February last year, I was informed by the French department of the opportunity to apply for the Stevenson Exchange Scholarship. This scholarship was developed in order to provide some funding for students who wished to undertake specific research projects during their time abroad, alongside their Erasmus studies or an English Language Assistantship. Due to my passion for tennis, I leapt at the chance! After deliberating on which aspect of tennis in France that I wanted to explore, I decided that the most interesting would be to research the structures for competition in France, and how they compare to that of the United Kingdom. In more simple terms, I wanted to try to figure out how why the level of tennis in France is so high, and how we might be able to better organise tournaments in Britain from beginners all the way up to the professional level in order produce the next generation of future stars.
I decided that with the help of the grant I would travel to a few professional events around the country, including L’Open Sud de France in Montpellier that commences in February, and especially the French Open at the end of May. I would also visit a few of the popular tennis academies and clubs located in the south of France and interview some of their coaches about how they develop their players into champions. So, with the guidance of Cristina, I drafted my personal statement, which included my detailed proposal for my research alongside a bit about myself. I then sent this off, along with my application for the Scholarship and just hoped that I might be selected for an interview.

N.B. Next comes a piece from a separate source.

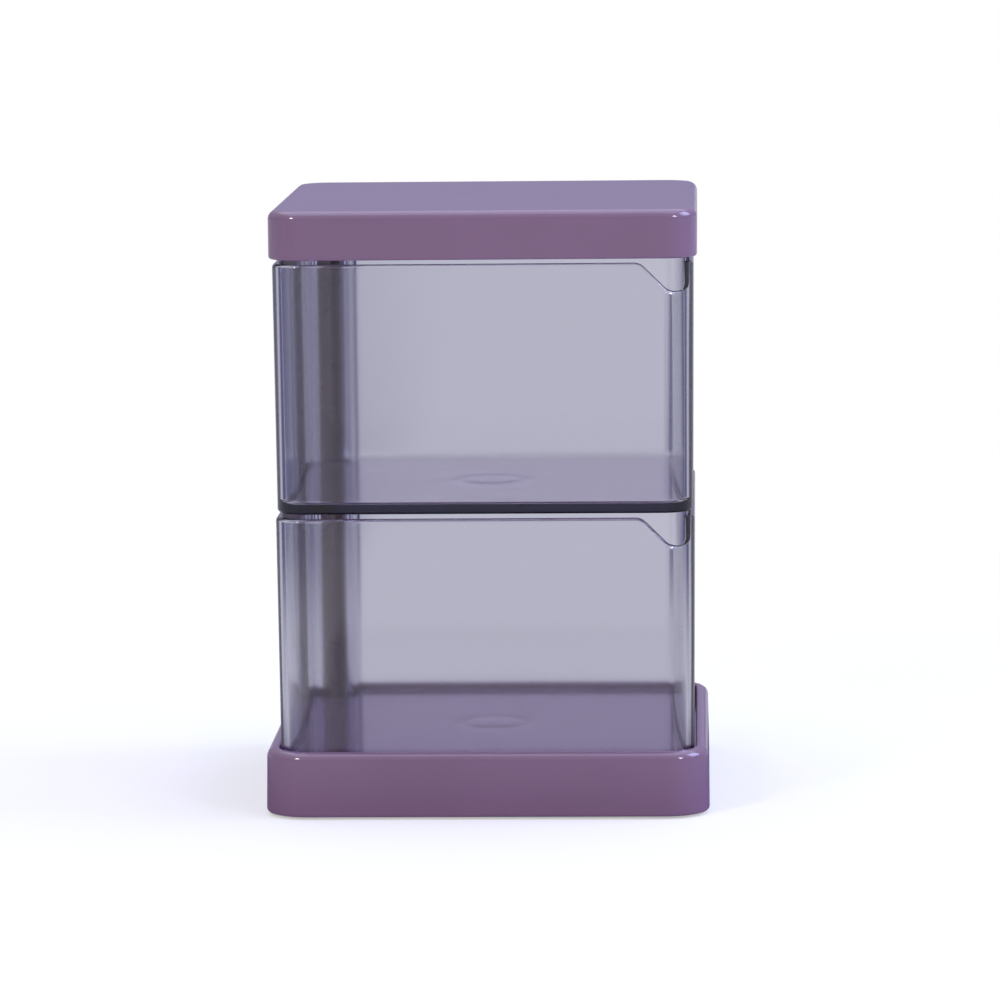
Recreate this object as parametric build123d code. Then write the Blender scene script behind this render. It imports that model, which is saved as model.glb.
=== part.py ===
from build123d import *
from math import hypot, radians, tan
import os

# Swivelling desk organizer: a base tray carries two clear boxes and a lid, stacked on one
# upright post in the rear left corner. The lower box is seated in the tray, and the upper
# box and the lid swing out about the post.
# Frame: millimetres, +Z up, front towards -Y, origin on the desk at the middle of the base.

os.makedirs("parts", exist_ok=True)

# ---------------------------------------------------------------- driving dimensions

# clear boxes (both are the same moulding)
box_width = 94.4                # square plan, across the rim
box_height = 56.2
box_corner_radius = 7.0         # plan radius at the rim, centred on the swivel axis
box_draft = 0.4                 # degrees that each wall leans in towards the floor
box_wall = 1.8
box_floor = 2.0
box_foot_rounding = 0.8         # outer edge under the floor
box_inside_rounding = 1.2       # inner edge round the floor
box_rim_rounding = 0.7          # outer edge of the rim and of the scoop
box_rim_inner_rounding = 0.2
barrel_radius = 6.5             # corner barrel that turns on the post
gate_mark_radius = 1.6          # shallow sprue spot under the floor
gate_mark_depth = 0.3

# finger scoop at the front right corner of each rim
scoop_depth = 6.5
scoop_flat = 0.35               # straight stretch between the heel and the toe
scoop_slope = 45.0              # degrees
scoop_shoulder_radius = 2.8
scoop_heel_radius = 3.5
scoop_toe_radius = 1.5
scoop_end_inset = 0.3           # from the side wall's inner face to the scoop's end

# stacking
layer_gap = 1.0                 # spacer washer thickness between two layers
foot_stand = 0.5                # the feet lift the base edge off the desk

# base tray
base_height = 14.7
base_draft = 1.0                # degrees that the outer walls flare towards the bottom
base_wall = 2.4
base_floor = 2.4
rim_thickness = 2.8
recess_depth = 3.5              # how far the lower box sits below the rim
seat_clearance = 0.4            # box to recess, each side
base_top_rounding = 2.0
base_rim_inner_rounding = 0.5
base_bottom_rounding = 0.8

# bottom cover and its screws
cover_thickness = 1.8
cover_recess = 0.3              # the cover lies this far up inside the skirt
cover_clearance = 0.15
cover_screw_inset = 17.7        # from the edge of the cover, on a square pattern
cover_screw_radius = 1.3
cover_screw_head_radius = 2.4
cover_screw_length = 7.0
screw_boss_radius = 3.2

# feet
foot_radius = 5.0
foot_pocket = 0.6
foot_inset = 9.7                # from the edge of the cover to the middle of a foot
foot_clearance = 0.2
foot_edge_rounding = 0.25

# post and its fixings
post_radius = 3.0
post_fit = 0.05                 # running clearance on the radius
post_seat_fit = 0.02
post_chamfer = 0.4
post_tap_depth = 10.0
post_boss_radius = 6.2
post_web = 1.8                  # wall under the post that the foot screw clamps
post_screw_radius = 1.5
post_screw_head_radius = 2.75
post_screw_head_height = 1.8
post_screw_length = 8.0
thread_clearance = 0.05
foot_washer_radius = 4.0
foot_washer_thickness = 0.5
foot_screw_headroom = 0.4       # between the foot screw and the cover
washer_fit = 0.2                # clearance round a washer's bore or rim
spacer_radius = 5.5

# lid
lid_height = 11.0
lid_overhang = 0.8
lid_wall = 2.2
lid_top = 2.2
lid_top_rounding = 2.1
lid_bottom_rounding = 0.6
liner_thickness = 1.6
liner_recess = 1.2              # the liner lies this far up inside the skirt
liner_clearance = 0.15
lid_end_play = 0.3
cap_screw_headroom = 1.1        # between the cap screw and the lid's ceiling
cap_washer_radius = 5.0
cap_washer_thickness = 0.6
pin_inset = 15.8                # from the inside of the skirt to the middle of a pin
pin_radius = 1.5
pin_fit = 0.05
pin_shoulder_radius = 2.8
pin_tip_gap = 0.3

# details that every screw shares
cross_width = 0.7
cross_depth = 0.8
cross_share = 0.6               # reach of the cross recess, of the head's radius
head_rounding_share = 0.45      # of the head's height
tip_chamfer_share = 0.3         # of the shank's radius

# how near an edge lies to the face or the height that it is picked by
edge_tolerance = 0.02

# ---------------------------------------------------------------- places that follow

box_lean = box_height * tan(radians(box_draft))
box_foot_width = box_width - 2 * box_lean
box_foot_radius = box_corner_radius - box_lean
axis_x = -(box_width / 2 - box_corner_radius)
axis_y = box_width / 2 - box_corner_radius

base_bottom = foot_stand
base_top = base_bottom + base_height
recess_floor = base_top - recess_depth
recess_width = box_foot_width + 2 * seat_clearance
recess_radius = box_foot_radius + seat_clearance
base_width = recess_width + 2 * rim_thickness
base_corner_radius = recess_radius + rim_thickness
base_flare = base_height * tan(radians(base_draft))
base_bottom_width = base_width + 2 * base_flare
base_bottom_radius = base_corner_radius + base_flare
skirt_width = base_bottom_width - 2 * base_wall
skirt_radius = base_bottom_radius - base_wall

lower_box_bottom = recess_floor
lower_box_top = lower_box_bottom + box_height
upper_box_bottom = lower_box_top + layer_gap
upper_box_top = upper_box_bottom + box_height
lid_bottom = upper_box_top + layer_gap
lid_top_face = lid_bottom + lid_height
lid_width = box_width + 2 * lid_overhang
lid_corner_radius = box_corner_radius + lid_overhang
lid_inside_width = lid_width - 2 * lid_wall
lid_inside_radius = lid_corner_radius - lid_wall
liner_radius = lid_inside_radius - liner_clearance

cover_bottom = base_bottom + cover_recess
cover_top = cover_bottom + cover_thickness
cover_width = skirt_width - 2 * cover_clearance - 2 * cover_top * tan(radians(base_draft))
cavity_top = recess_floor - base_floor
foot_spacing = cover_width - 2 * foot_inset
cover_screw_spacing = cover_width - 2 * cover_screw_inset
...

And as luck would have it, I was! Two months later, there I was on the train to Glasgow for my interview at the university. When I got there, I was greeted by a handful of other nervous language students. We all wished each other the best of luck as each of our turns came, not really knowing what to expect. Finally, my name was called. I found myself in a room with the heads of the French departments for five Scottish universities including Glasgow and St. Andrews. I had never really been good at interviews, but I took a deep breath and decided that I would simply try my best to answer their questions as honestly and thoughtfully as I could. Twenty minutes later I was out the door on my way back home, relieved that the toughest part was over, regardless of the outcome. Now the waiting game commenced!
Luckily, I did not need to wait too long. Just a couple of weeks later I received an email saying that I had been granted the Stevenson Exchange Scholarship for my semester abroad next January! I honestly can’t wait for my semester abroad in France and to embark upon some research into my passion during my time there. I would like to thank Cristina for helping me organise my application and proof reading it several times over (!). I honestly couldn’t have done it without her, as well as Jean-Michel for providing references for the application. I strongly encourage all Language students going into their second year at Stirling to apply for the Stevenson Exchange Scholarship for their semester abroad. It is more than worth the effort and will enrich your experience abroad whilst also allowing you to follow and develop your passion.’
Many thanks to Jack for a great blog post and congratulations on your success in being awarded a Stevenson Scholarship. We look forward to hearing more about the project while you’re in France in the Spring.